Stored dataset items
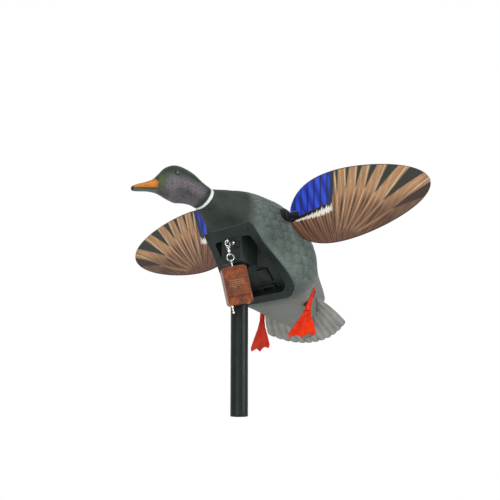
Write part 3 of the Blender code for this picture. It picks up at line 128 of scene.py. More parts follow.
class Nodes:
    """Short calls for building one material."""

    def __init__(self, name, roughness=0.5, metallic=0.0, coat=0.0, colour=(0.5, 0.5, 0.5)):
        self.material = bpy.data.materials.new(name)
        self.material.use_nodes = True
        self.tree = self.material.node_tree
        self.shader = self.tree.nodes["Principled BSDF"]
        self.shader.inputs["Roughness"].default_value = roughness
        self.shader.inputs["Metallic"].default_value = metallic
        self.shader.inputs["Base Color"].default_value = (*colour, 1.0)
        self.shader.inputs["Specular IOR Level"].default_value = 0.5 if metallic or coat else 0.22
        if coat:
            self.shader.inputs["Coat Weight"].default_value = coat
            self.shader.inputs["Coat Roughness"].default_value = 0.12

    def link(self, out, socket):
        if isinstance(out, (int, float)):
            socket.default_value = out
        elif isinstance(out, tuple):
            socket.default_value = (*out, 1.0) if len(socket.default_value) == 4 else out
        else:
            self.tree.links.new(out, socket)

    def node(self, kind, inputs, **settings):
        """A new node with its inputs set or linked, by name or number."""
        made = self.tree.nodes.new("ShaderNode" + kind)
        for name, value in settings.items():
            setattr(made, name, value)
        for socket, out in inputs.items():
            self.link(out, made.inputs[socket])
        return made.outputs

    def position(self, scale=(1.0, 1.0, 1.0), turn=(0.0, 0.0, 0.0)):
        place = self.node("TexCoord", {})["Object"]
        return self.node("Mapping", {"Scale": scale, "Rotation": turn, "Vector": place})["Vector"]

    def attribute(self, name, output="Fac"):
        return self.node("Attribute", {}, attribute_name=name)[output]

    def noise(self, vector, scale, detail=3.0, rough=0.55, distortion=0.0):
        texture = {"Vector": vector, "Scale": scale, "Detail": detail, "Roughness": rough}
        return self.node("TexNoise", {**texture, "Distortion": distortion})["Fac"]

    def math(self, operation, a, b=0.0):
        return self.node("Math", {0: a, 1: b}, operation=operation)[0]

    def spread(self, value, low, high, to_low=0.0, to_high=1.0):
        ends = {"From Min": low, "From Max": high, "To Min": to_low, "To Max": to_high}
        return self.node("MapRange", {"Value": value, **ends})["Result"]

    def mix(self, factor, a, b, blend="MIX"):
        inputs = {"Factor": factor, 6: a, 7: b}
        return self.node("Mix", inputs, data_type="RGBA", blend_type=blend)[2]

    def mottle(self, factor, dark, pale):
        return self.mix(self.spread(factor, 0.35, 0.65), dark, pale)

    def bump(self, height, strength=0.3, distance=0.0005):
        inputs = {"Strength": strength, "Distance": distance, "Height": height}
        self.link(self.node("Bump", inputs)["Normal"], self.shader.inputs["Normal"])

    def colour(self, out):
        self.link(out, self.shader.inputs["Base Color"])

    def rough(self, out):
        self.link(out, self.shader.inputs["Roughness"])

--

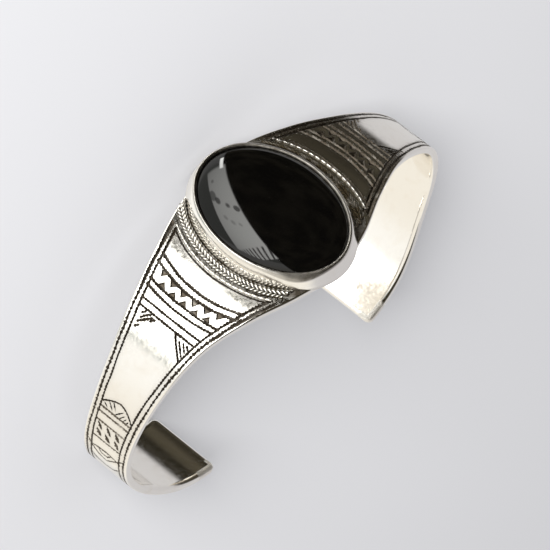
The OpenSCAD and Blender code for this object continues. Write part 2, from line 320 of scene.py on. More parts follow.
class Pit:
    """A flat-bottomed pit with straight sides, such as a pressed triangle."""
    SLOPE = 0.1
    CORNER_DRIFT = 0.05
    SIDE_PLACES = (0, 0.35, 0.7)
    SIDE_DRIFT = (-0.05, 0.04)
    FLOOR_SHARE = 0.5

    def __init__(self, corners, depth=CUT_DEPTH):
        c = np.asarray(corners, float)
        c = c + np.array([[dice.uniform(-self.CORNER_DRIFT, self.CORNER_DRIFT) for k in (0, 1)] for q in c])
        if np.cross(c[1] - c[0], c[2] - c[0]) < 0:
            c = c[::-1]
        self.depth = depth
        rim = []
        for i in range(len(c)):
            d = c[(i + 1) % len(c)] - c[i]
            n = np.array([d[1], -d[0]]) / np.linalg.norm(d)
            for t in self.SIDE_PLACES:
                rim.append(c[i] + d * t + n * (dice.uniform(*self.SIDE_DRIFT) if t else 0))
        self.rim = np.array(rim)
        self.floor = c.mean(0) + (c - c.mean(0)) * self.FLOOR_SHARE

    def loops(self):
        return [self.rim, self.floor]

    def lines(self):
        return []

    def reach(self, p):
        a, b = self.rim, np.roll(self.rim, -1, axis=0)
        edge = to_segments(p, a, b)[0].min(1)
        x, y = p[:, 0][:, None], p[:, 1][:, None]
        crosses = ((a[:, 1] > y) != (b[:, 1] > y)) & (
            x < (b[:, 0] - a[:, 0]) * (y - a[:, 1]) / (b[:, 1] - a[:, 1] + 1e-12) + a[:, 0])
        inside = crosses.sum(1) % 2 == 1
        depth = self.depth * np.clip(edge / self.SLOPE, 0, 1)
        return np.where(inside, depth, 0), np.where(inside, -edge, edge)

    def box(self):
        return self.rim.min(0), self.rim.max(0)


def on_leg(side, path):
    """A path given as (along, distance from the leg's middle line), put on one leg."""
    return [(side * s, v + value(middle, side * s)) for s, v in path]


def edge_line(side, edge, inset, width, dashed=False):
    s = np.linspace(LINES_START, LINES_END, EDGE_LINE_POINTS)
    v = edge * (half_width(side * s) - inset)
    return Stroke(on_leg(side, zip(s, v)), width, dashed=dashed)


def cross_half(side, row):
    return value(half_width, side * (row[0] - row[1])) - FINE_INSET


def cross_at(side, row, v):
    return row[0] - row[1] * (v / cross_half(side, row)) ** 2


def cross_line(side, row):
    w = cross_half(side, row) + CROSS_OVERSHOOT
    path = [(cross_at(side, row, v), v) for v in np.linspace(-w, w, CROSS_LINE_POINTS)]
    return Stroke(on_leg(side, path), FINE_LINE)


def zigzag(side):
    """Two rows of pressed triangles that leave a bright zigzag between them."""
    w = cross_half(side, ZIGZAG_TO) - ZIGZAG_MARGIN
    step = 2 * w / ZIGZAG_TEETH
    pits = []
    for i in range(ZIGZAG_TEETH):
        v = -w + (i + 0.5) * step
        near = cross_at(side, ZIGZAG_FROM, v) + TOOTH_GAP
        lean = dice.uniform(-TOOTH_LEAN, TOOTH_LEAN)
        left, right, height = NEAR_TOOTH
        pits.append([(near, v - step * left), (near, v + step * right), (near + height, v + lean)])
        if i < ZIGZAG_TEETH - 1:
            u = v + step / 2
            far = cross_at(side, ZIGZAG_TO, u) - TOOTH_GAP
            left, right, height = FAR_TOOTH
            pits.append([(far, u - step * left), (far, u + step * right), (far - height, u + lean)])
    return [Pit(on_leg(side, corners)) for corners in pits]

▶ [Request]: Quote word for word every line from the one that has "The OpenSCAD and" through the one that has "return self.rim.min(0), self.rim.max(0)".

▶ [Correct answer]:
The OpenSCAD and Blender code for this object continues. Write part 2, from line 320 of scene.py on. More parts follow.
class Pit:
    """A flat-bottomed pit with straight sides, such as a pressed triangle."""
    SLOPE = 0.1
    CORNER_DRIFT = 0.05
    SIDE_PLACES = (0, 0.35, 0.7)
    SIDE_DRIFT = (-0.05, 0.04)
    FLOOR_SHARE = 0.5

    def __init__(self, corners, depth=CUT_DEPTH):
        c = np.asarray(corners, float)
        c = c + np.array([[dice.uniform(-self.CORNER_DRIFT, self.CORNER_DRIFT) for k in (0, 1)] for q in c])
        if np.cross(c[1] - c[0], c[2] - c[0]) < 0:
            c = c[::-1]
        self.depth = depth
        rim = []
        for i in range(len(c)):
            d = c[(i + 1) % len(c)] - c[i]
            n = np.array([d[1], -d[0]]) / np.linalg.norm(d)
            for t in self.SIDE_PLACES:
                rim.append(c[i] + d * t + n * (dice.uniform(*self.SIDE_DRIFT) if t else 0))
        self.rim = np.array(rim)
        self.floor = c.mean(0) + (c - c.mean(0)) * self.FLOOR_SHARE

    def loops(self):
        return [self.rim, self.floor]

    def lines(self):
        return []

    def reach(self, p):
        a, b = self.rim, np.roll(self.rim, -1, axis=0)
        edge = to_segments(p, a, b)[0].min(1)
        x, y = p[:, 0][:, None], p[:, 1][:, None]
        crosses = ((a[:, 1] > y) != (b[:, 1] > y)) & (
            x < (b[:, 0] - a[:, 0]) * (y - a[:, 1]) / (b[:, 1] - a[:, 1] + 1e-12) + a[:, 0])
        inside = crosses.sum(1) % 2 == 1
        depth = self.depth * np.clip(edge / self.SLOPE, 0, 1)
        return np.where(inside, depth, 0), np.where(inside, -edge, edge)

    def box(self):
        return self.rim.min(0), self.rim.max(0)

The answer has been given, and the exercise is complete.